> [GIVEN DATA]:
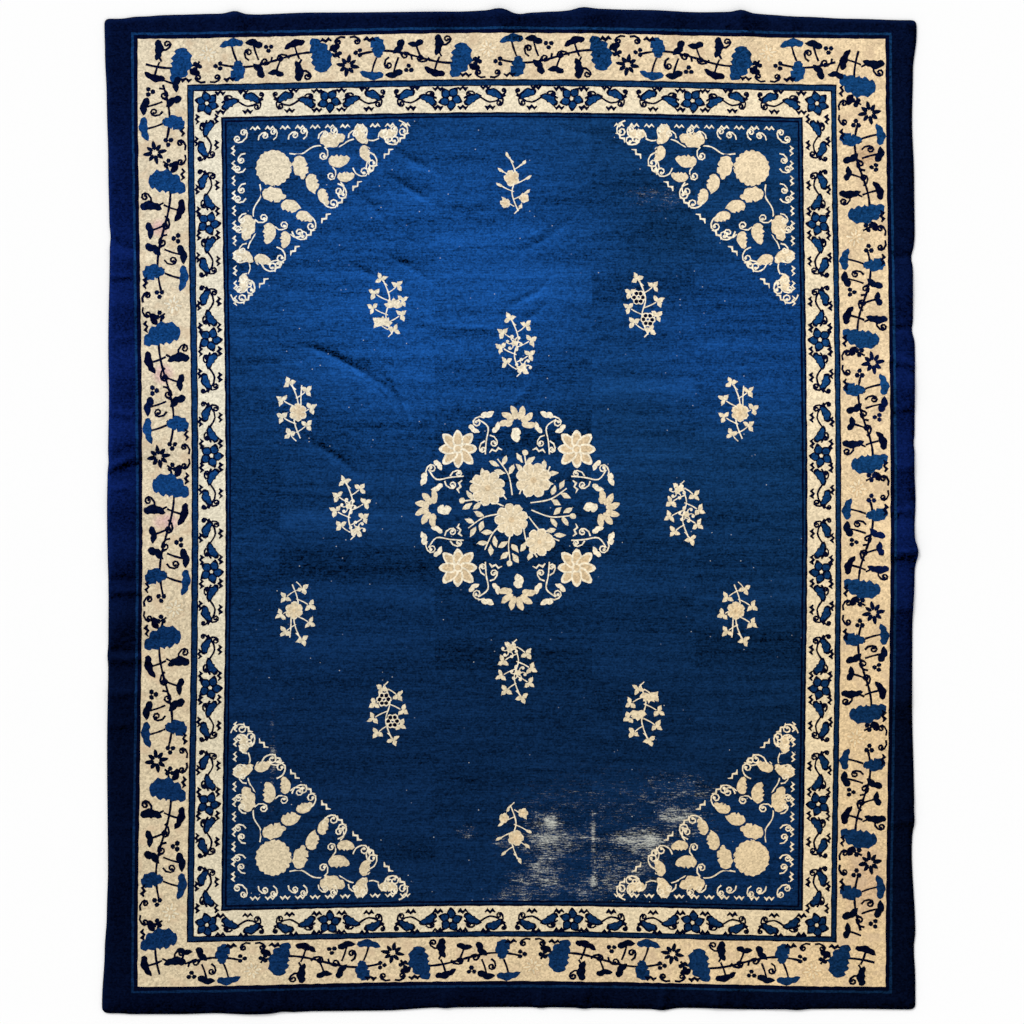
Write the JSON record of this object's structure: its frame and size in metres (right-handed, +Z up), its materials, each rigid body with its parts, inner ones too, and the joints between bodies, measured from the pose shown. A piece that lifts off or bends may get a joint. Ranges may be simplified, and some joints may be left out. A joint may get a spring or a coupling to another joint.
{
  "type": "peking rug",
  "caption": "Room-size hand-knotted wool pile rug lying flat, its edges in low ripples, with a round flower medallion, corner sprays and scrolling vine borders.",
  "frame": {"origin": "on the floor, under the middle of the rug's outline", "axes": "+Z up out of the pile, +Y along the rug's length towards the end that is at the top of the picture, +X across it to the right"},
  "size_m": [2.754, 3.4006, 0.017],
  "materials": {
    "wool_pile": "matt wool pile, blue with an ivory border"
  },
  "bodies": {
    "root": {"rug": "wool_pile"}
  },
  "joints": []
}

> [YOUR OBJECTIVE]: Please quote the data above in full, with no line missing.

> [EXERCISE ANSWER]:
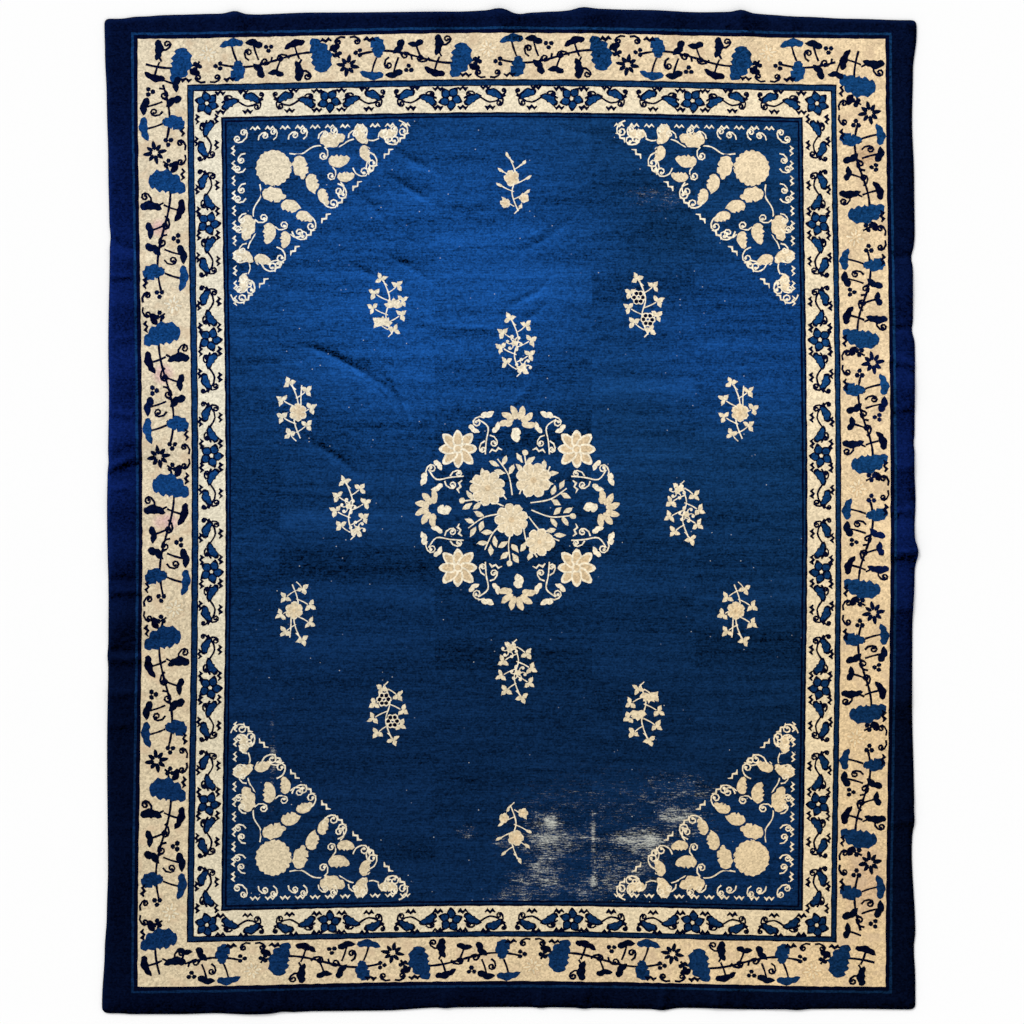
Write the JSON record of this object's structure: its frame and size in metres (right-handed, +Z up), its materials, each rigid body with its parts, inner ones too, and the joints between bodies, measured from the pose shown. A piece that lifts off or bends may get a joint. Ranges may be simplified, and some joints may be left out. A joint may get a spring or a coupling to another joint.
{
  "type": "peking rug",
  "caption": "Room-size hand-knotted wool pile rug lying flat, its edges in low ripples, with a round flower medallion, corner sprays and scrolling vine borders.",
  "frame": {"origin": "on the floor, under the middle of the rug's outline", "axes": "+Z up out of the pile, +Y along the rug's length towards the end that is at the top of the picture, +X across it to the right"},
  "size_m": [2.754, 3.4006, 0.017],
  "materials": {
    "wool_pile": "matt wool pile, blue with an ivory border"
  },
  "bodies": {
    "root": {"rug": "wool_pile"}
  },
  "joints": []
}